INSTRUCTIONS FOR THE TASK —
Return the listing below in full, with every line exactly as it is.

Records that describe objects:
** BEGIN **
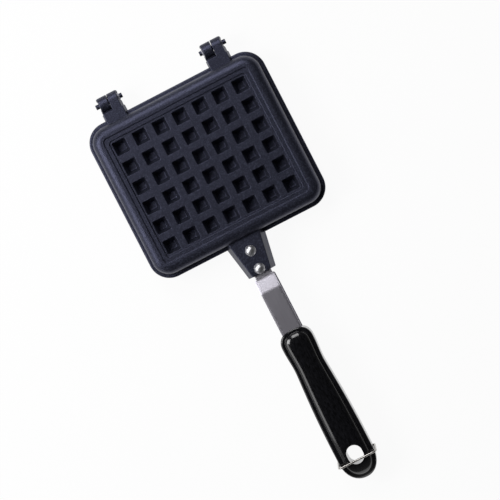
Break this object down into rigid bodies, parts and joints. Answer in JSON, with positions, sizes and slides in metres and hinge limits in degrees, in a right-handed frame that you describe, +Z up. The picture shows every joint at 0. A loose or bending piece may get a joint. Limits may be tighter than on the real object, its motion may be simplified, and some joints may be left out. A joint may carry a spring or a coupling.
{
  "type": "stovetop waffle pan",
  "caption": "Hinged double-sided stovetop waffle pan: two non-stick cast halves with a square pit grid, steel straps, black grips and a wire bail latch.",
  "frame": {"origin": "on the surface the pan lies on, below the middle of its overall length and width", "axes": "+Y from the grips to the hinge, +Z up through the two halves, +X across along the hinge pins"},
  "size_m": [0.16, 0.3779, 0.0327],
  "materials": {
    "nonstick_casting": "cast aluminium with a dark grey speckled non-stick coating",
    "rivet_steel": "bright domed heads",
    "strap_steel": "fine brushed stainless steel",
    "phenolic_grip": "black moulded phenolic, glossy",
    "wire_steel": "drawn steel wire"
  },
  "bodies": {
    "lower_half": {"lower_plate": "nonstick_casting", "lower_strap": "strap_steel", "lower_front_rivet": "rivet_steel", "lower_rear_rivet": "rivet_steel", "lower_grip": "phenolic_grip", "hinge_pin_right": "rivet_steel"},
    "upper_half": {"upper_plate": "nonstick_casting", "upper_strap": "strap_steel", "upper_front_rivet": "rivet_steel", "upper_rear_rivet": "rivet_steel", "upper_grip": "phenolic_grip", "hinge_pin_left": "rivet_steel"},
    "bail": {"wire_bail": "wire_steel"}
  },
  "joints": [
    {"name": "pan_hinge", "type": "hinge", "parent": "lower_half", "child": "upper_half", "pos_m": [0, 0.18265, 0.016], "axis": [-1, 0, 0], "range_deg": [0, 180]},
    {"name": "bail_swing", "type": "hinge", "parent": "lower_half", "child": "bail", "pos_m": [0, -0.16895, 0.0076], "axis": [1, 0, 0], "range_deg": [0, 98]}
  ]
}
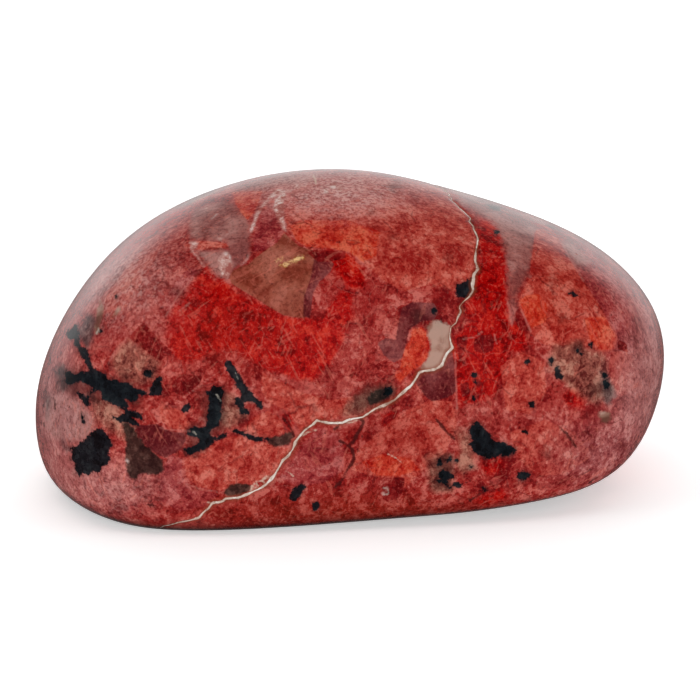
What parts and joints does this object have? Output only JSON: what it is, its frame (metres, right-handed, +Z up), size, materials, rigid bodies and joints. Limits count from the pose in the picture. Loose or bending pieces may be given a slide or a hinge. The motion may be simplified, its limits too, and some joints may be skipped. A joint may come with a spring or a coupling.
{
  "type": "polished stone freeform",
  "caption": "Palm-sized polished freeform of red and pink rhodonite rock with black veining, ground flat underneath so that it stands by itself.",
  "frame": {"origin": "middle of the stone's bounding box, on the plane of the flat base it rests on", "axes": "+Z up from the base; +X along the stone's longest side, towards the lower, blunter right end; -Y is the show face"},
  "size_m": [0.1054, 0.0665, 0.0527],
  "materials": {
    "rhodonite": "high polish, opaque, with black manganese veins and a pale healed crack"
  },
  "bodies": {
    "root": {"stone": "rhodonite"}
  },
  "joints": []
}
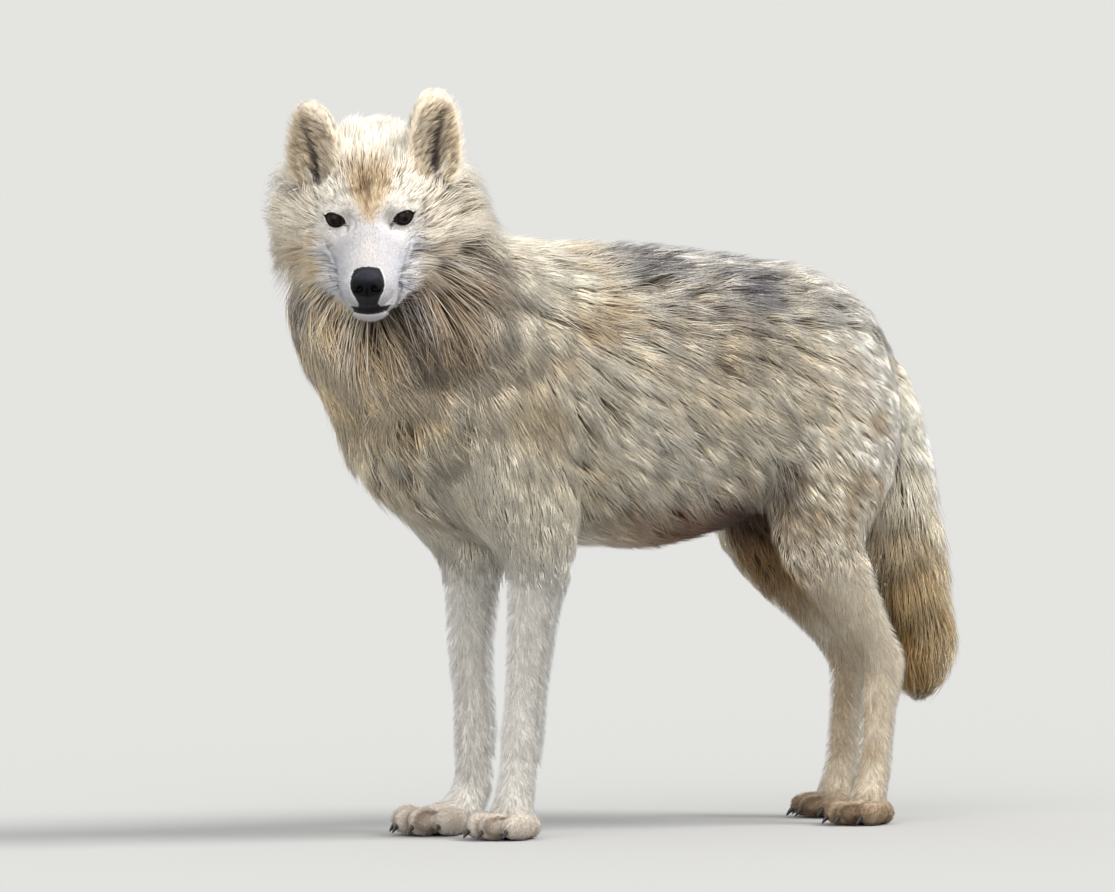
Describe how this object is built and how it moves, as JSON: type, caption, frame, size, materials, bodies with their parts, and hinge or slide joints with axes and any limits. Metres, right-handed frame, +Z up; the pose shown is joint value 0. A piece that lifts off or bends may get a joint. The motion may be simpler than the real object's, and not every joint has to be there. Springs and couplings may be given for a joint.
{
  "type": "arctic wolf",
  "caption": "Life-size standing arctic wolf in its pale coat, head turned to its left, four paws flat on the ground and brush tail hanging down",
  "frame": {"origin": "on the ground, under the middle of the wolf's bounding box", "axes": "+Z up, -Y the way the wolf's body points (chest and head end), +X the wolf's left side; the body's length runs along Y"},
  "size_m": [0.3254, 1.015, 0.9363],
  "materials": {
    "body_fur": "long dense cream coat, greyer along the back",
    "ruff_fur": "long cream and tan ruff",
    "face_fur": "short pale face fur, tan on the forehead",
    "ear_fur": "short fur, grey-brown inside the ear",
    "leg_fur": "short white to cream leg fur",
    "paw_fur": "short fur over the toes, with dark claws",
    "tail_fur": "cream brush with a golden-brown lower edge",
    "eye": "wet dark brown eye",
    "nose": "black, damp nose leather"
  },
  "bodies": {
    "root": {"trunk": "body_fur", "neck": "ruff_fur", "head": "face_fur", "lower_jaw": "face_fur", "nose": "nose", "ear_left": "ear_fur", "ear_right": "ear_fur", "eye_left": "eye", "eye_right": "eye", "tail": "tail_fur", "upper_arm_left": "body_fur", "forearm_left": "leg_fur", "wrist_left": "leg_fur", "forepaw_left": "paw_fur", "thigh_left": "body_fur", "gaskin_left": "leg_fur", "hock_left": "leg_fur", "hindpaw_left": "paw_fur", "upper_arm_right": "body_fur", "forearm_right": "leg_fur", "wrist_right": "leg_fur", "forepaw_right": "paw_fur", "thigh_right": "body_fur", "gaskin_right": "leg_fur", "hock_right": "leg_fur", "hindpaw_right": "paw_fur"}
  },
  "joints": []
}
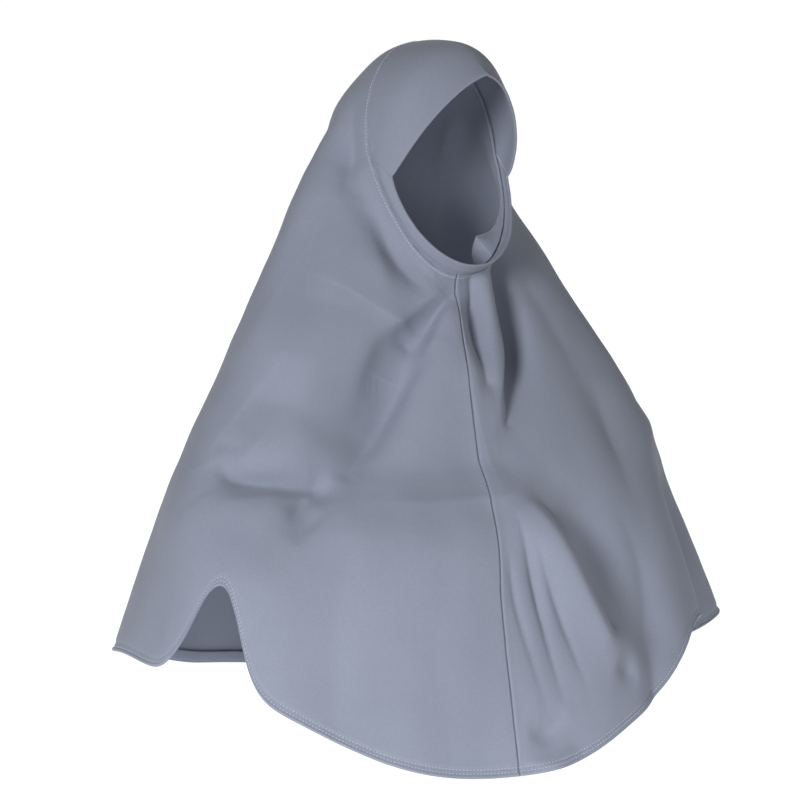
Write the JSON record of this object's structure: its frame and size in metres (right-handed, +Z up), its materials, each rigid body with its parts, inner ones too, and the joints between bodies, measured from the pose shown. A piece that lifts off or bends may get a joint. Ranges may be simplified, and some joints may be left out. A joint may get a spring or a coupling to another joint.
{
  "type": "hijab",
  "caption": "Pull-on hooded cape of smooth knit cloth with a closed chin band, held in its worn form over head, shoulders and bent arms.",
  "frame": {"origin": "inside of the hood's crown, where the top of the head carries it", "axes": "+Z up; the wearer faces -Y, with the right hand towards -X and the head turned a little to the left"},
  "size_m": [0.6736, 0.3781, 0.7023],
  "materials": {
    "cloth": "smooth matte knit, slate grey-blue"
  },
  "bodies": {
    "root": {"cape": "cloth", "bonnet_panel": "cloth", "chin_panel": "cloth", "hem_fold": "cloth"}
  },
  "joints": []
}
** END **
EXERCISE RESPONSE —
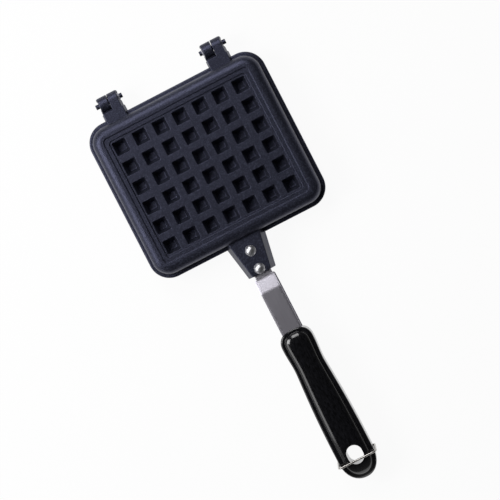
Break this object down into rigid bodies, parts and joints. Answer in JSON, with positions, sizes and slides in metres and hinge limits in degrees, in a right-handed frame that you describe, +Z up. The picture shows every joint at 0. A loose or bending piece may get a joint. Limits may be tighter than on the real object, its motion may be simplified, and some joints may be left out. A joint may carry a spring or a coupling.
{
  "type": "stovetop waffle pan",
  "caption": "Hinged double-sided stovetop waffle pan: two non-stick cast halves with a square pit grid, steel straps, black grips and a wire bail latch.",
  "frame": {"origin": "on the surface the pan lies on, below the middle of its overall length and width", "axes": "+Y from the grips to the hinge, +Z up through the two halves, +X across along the hinge pins"},
  "size_m": [0.16, 0.3779, 0.0327],
  "materials": {
    "nonstick_casting": "cast aluminium with a dark grey speckled non-stick coating",
    "rivet_steel": "bright domed heads",
    "strap_steel": "fine brushed stainless steel",
    "phenolic_grip": "black moulded phenolic, glossy",
    "wire_steel": "drawn steel wire"
  },
  "bodies": {
    "lower_half": {"lower_plate": "nonstick_casting", "lower_strap": "strap_steel", "lower_front_rivet": "rivet_steel", "lower_rear_rivet": "rivet_steel", "lower_grip": "phenolic_grip", "hinge_pin_right": "rivet_steel"},
    "upper_half": {"upper_plate": "nonstick_casting", "upper_strap": "strap_steel", "upper_front_rivet": "rivet_steel", "upper_rear_rivet": "rivet_steel", "upper_grip": "phenolic_grip", "hinge_pin_left": "rivet_steel"},
    "bail": {"wire_bail": "wire_steel"}
  },
  "joints": [
    {"name": "pan_hinge", "type": "hinge", "parent": "lower_half", "child": "upper_half", "pos_m": [0, 0.18265, 0.016], "axis": [-1, 0, 0], "range_deg": [0, 180]},
    {"name": "bail_swing", "type": "hinge", "parent": "lower_half", "child": "bail", "pos_m": [0, -0.16895, 0.0076], "axis": [1, 0, 0], "range_deg": [0, 98]}
  ]
}
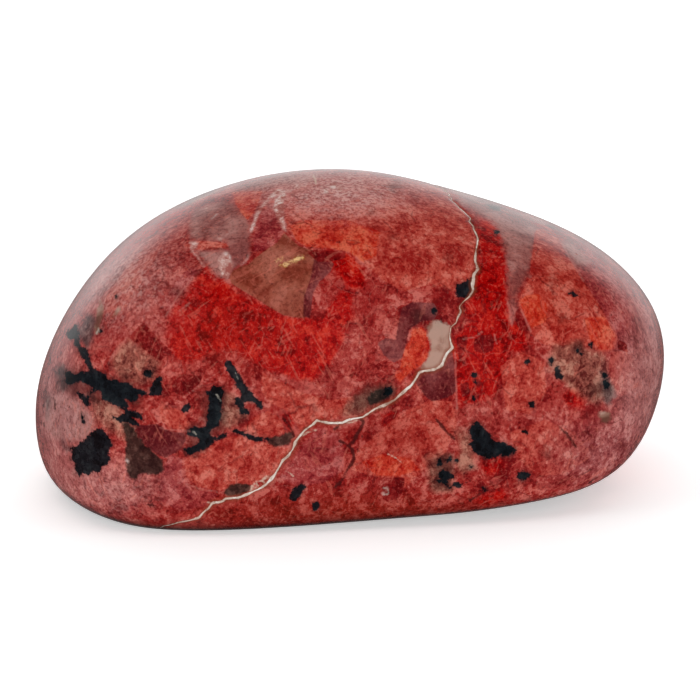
What parts and joints does this object have? Output only JSON: what it is, its frame (metres, right-handed, +Z up), size, materials, rigid bodies and joints. Limits count from the pose in the picture. Loose or bending pieces may be given a slide or a hinge. The motion may be simplified, its limits too, and some joints may be skipped. A joint may come with a spring or a coupling.
{
  "type": "polished stone freeform",
  "caption": "Palm-sized polished freeform of red and pink rhodonite rock with black veining, ground flat underneath so that it stands by itself.",
  "frame": {"origin": "middle of the stone's bounding box, on the plane of the flat base it rests on", "axes": "+Z up from the base; +X along the stone's longest side, towards the lower, blunter right end; -Y is the show face"},
  "size_m": [0.1054, 0.0665, 0.0527],
  "materials": {
    "rhodonite": "high polish, opaque, with black manganese veins and a pale healed crack"
  },
  "bodies": {
    "root": {"stone": "rhodonite"}
  },
  "joints": []
}
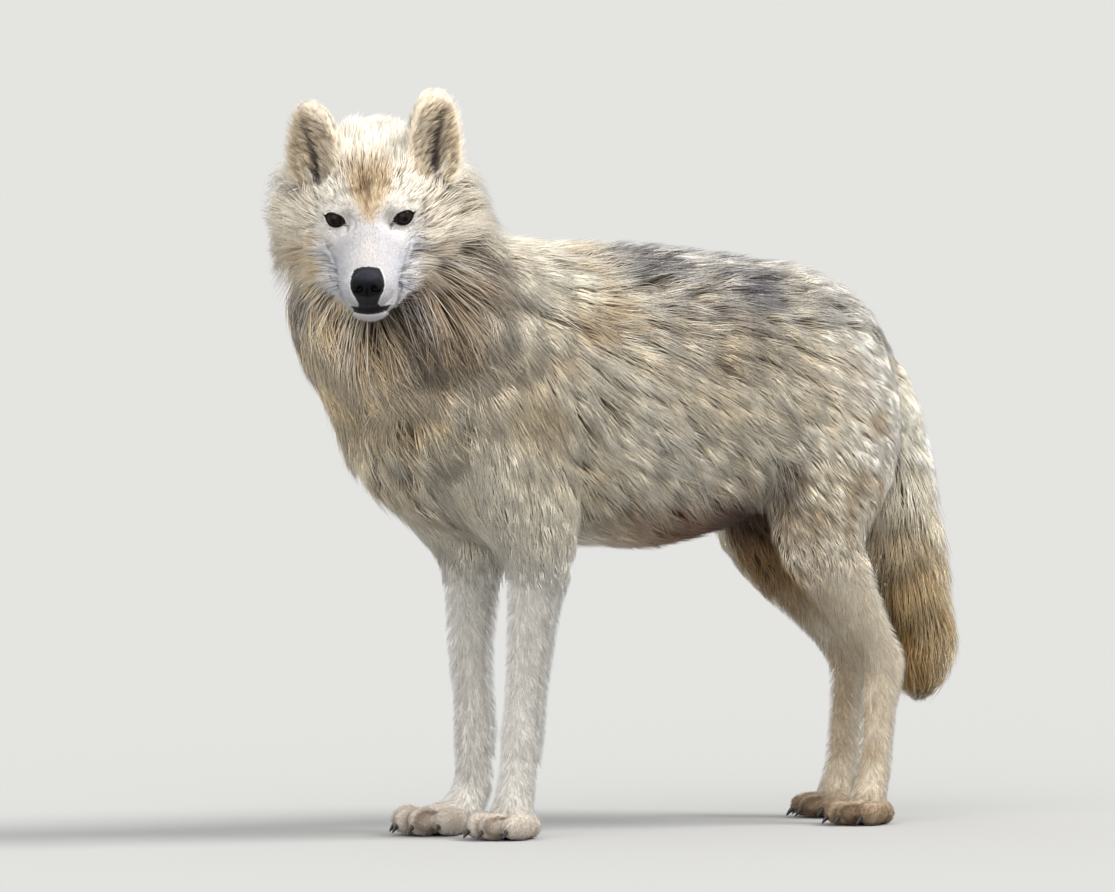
Describe how this object is built and how it moves, as JSON: type, caption, frame, size, materials, bodies with their parts, and hinge or slide joints with axes and any limits. Metres, right-handed frame, +Z up; the pose shown is joint value 0. A piece that lifts off or bends may get a joint. The motion may be simpler than the real object's, and not every joint has to be there. Springs and couplings may be given for a joint.
{
  "type": "arctic wolf",
  "caption": "Life-size standing arctic wolf in its pale coat, head turned to its left, four paws flat on the ground and brush tail hanging down",
  "frame": {"origin": "on the ground, under the middle of the wolf's bounding box", "axes": "+Z up, -Y the way the wolf's body points (chest and head end), +X the wolf's left side; the body's length runs along Y"},
  "size_m": [0.3254, 1.015, 0.9363],
  "materials": {
    "body_fur": "long dense cream coat, greyer along the back",
    "ruff_fur": "long cream and tan ruff",
    "face_fur": "short pale face fur, tan on the forehead",
    "ear_fur": "short fur, grey-brown inside the ear",
    "leg_fur": "short white to cream leg fur",
    "paw_fur": "short fur over the toes, with dark claws",
    "tail_fur": "cream brush with a golden-brown lower edge",
    "eye": "wet dark brown eye",
    "nose": "black, damp nose leather"
  },
  "bodies": {
    "root": {"trunk": "body_fur", "neck": "ruff_fur", "head": "face_fur", "lower_jaw": "face_fur", "nose": "nose", "ear_left": "ear_fur", "ear_right": "ear_fur", "eye_left": "eye", "eye_right": "eye", "tail": "tail_fur", "upper_arm_left": "body_fur", "forearm_left": "leg_fur", "wrist_left": "leg_fur", "forepaw_left": "paw_fur", "thigh_left": "body_fur", "gaskin_left": "leg_fur", "hock_left": "leg_fur", "hindpaw_left": "paw_fur", "upper_arm_right": "body_fur", "forearm_right": "leg_fur", "wrist_right": "leg_fur", "forepaw_right": "paw_fur", "thigh_right": "body_fur", "gaskin_right": "leg_fur", "hock_right": "leg_fur", "hindpaw_right": "paw_fur"}
  },
  "joints": []
}
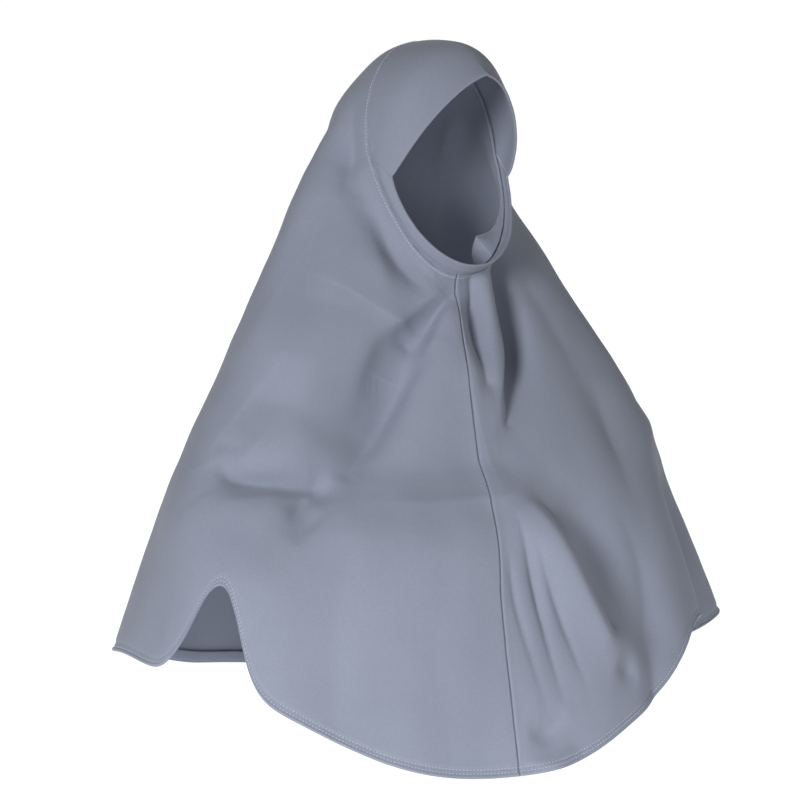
Write the JSON record of this object's structure: its frame and size in metres (right-handed, +Z up), its materials, each rigid body with its parts, inner ones too, and the joints between bodies, measured from the pose shown. A piece that lifts off or bends may get a joint. Ranges may be simplified, and some joints may be left out. A joint may get a spring or a coupling to another joint.
{
  "type": "hijab",
  "caption": "Pull-on hooded cape of smooth knit cloth with a closed chin band, held in its worn form over head, shoulders and bent arms.",
  "frame": {"origin": "inside of the hood's crown, where the top of the head carries it", "axes": "+Z up; the wearer faces -Y, with the right hand towards -X and the head turned a little to the left"},
  "size_m": [0.6736, 0.3781, 0.7023],
  "materials": {
    "cloth": "smooth matte knit, slate grey-blue"
  },
  "bodies": {
    "root": {"cape": "cloth", "bonnet_panel": "cloth", "chin_panel": "cloth", "hem_fold": "cloth"}
  },
  "joints": []
}